Starbucks and Spotify Link Up to Bring Digital Music Into Stores
Starbucks picks Spotify to power in-store music.
After ditching CDs earlier this year, Starbucks is not giving up on providing music to its customers thanks to a new partnership with Spotify.
This fall, the two companies are teaming up to equip all employees in Starbucks’ 7,000 domestic stores with free Spotify Premium subscriptions that normally cost $10 a month—the subscriptions will ultimately power the in-store music. The coffee chain’s 10 million My Starbucks Rewards loyalty members will be able to stream the playlists baristas concoct and vote for what kind of music they would like to listen to, location by location. What’s more, the listening and voting features can be done on either the Spotify or Starbucks app.

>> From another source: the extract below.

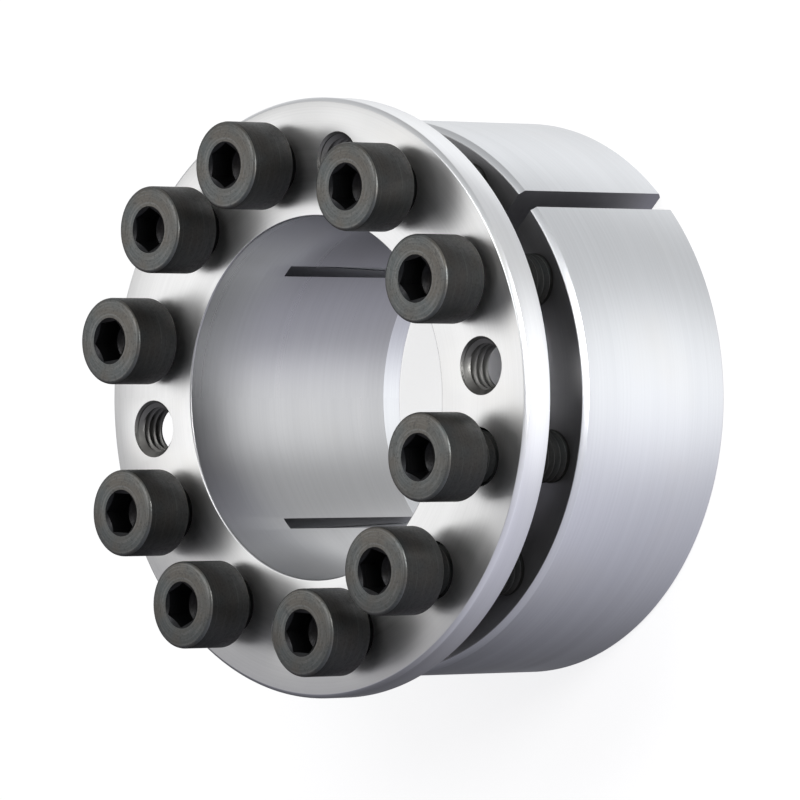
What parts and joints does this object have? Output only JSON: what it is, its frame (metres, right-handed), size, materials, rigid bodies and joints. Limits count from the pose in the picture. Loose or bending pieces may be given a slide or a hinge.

Spotify users will also receive points—or stars, in this loyalty program’s vernacular—they can put toward earning free coffee and food.
It’s the first time Starbucks is extending its loyalty program to reward its members for doing more than just buying coffee, but it’s also the latest step in building the chain’s app into the go-to app for other brands.
For the past year, rumors have swirled that Starbucks is building a mobile platform that it will sell to brands looking to break into mobile payments. In September, the brand inked a deal with Uber to include a button on its app that lets users book rides. In March, mobile accounted for 18 percent of Starbucks’ U.S. revenue.